Point Estimate is a single value calculated from a sample of data that is used to estimate the value of an unknown parameter of a population.
Confidence Interval is a range of values that likely contains the true population parameter with a certain level of confidence.
Level of Confidence is a probability that the confidence interval actually captures a true value.
This is a technique used to estimate the sampling distribution of a statistic by repeatedly re-sampling from the observed data with replacement
This is our sample.
\[(-5,0)*--*-*-*-*---(0,0)--\stackrel{\mu}{|}--*--*--*-*-- (5,0)\]
Then randomly pull 3 values, which becomes our data.
\[(-5,0)---*-----(0,0) \stackrel{\mu}{|}----*-----*-- (5,0)\]
Plot our mean then throw those values back in (i.e., replacement) and pull another 3.
\[(-5,0)--------(0,0)----*--*-\stackrel{\mu}{|}-*---- (5,0)\]

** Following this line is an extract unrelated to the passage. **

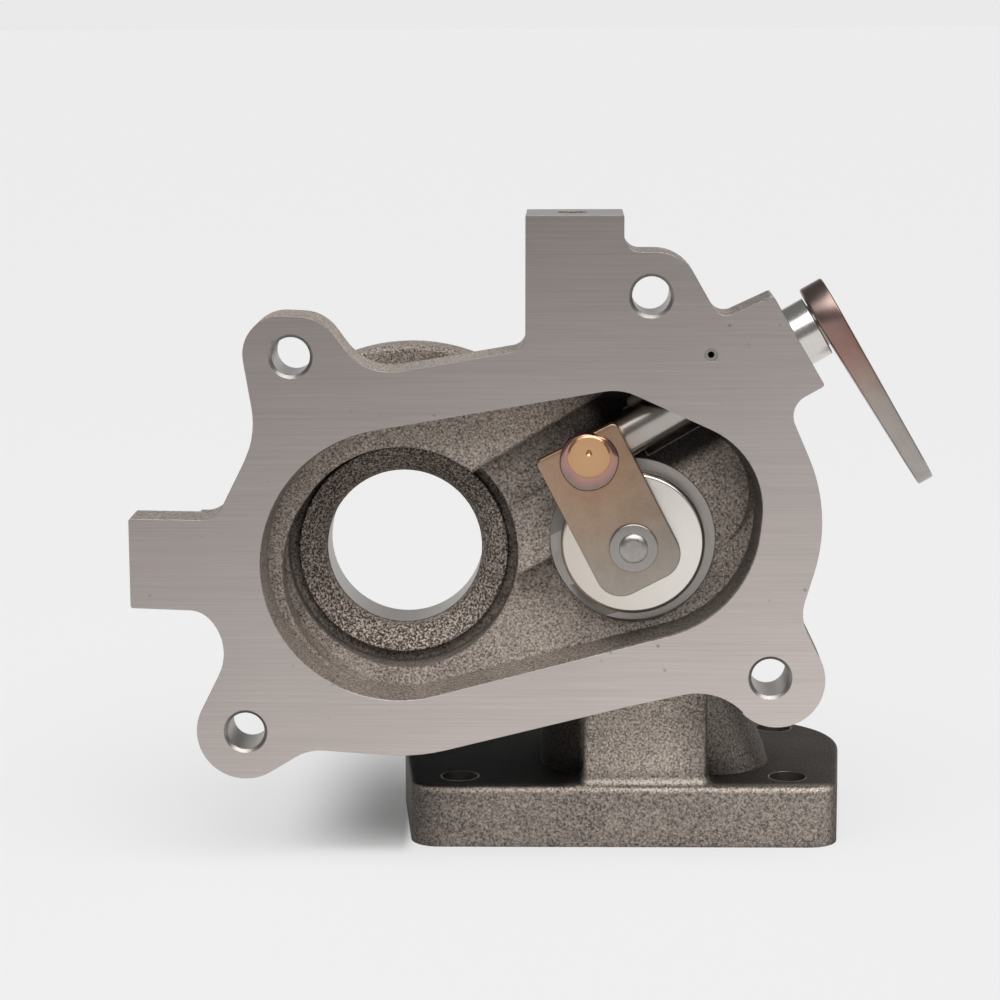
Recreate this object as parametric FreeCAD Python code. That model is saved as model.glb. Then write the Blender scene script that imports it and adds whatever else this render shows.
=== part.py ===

Plot that mean and repeat!
Eventually we will have tons of means (we only have 9 in our example here) but in reality we would have hundreds or even thousands huddled around a similar point on our number line.
\[(-5,0)-\stackrel{\mu}{|}----\stackrel{\mu}{|}---(0,0)---\stackrel{\mu}{|}-\stackrel{\mu}{|}-\stackrel{\mu}{|}-\stackrel{\mu}{|}-\stackrel{\mu}{|}-\stackrel{\mu}{|}---\stackrel{\mu}{|}- (5,0)\]
Once we have these, we have robust estimates of a true mean within a sample.
Well, when we bootstrapped we essentially created an empirical sampling distribution.
\[(-5,0)-\stackrel{\mu}{|}----\stackrel{\mu}{|}---(0,0)---\stackrel{\mu}{|}-\stackrel{\mu}{|}-\stackrel{\mu}{|}-\stackrel{\mu}{|}-\stackrel{\mu}{|}-\stackrel{\mu}{|}---\stackrel{\mu}{|}- (5,0)\]
And as a result we can identify the percentiles that corresponds to your desired confidence level.
These percentiles from the bootstrap replicates become the lower and upper bounds of what we will call a confidence interval.
Now that we have this sampling distribution we can calculate our 95% confidence interval.
Which simply means, we have a 95% certainty that our population mean will fall between the two red lines.
And 5% of the time, our population mean could fall outside of that zone.
\[(-5,0)-\stackrel{\mu}{|}--\stackrel{\mu}{|}---(0,0)---\color{red}\vert-\stackrel{\mu}{|}-\stackrel{\mu}{|}-\stackrel{\mu}{|}-\stackrel{\mu}{|}-\stackrel{\mu}{|}-\stackrel{\mu}{|}-\color{red}\vert--\stackrel{\mu}{|}- (5,0)\]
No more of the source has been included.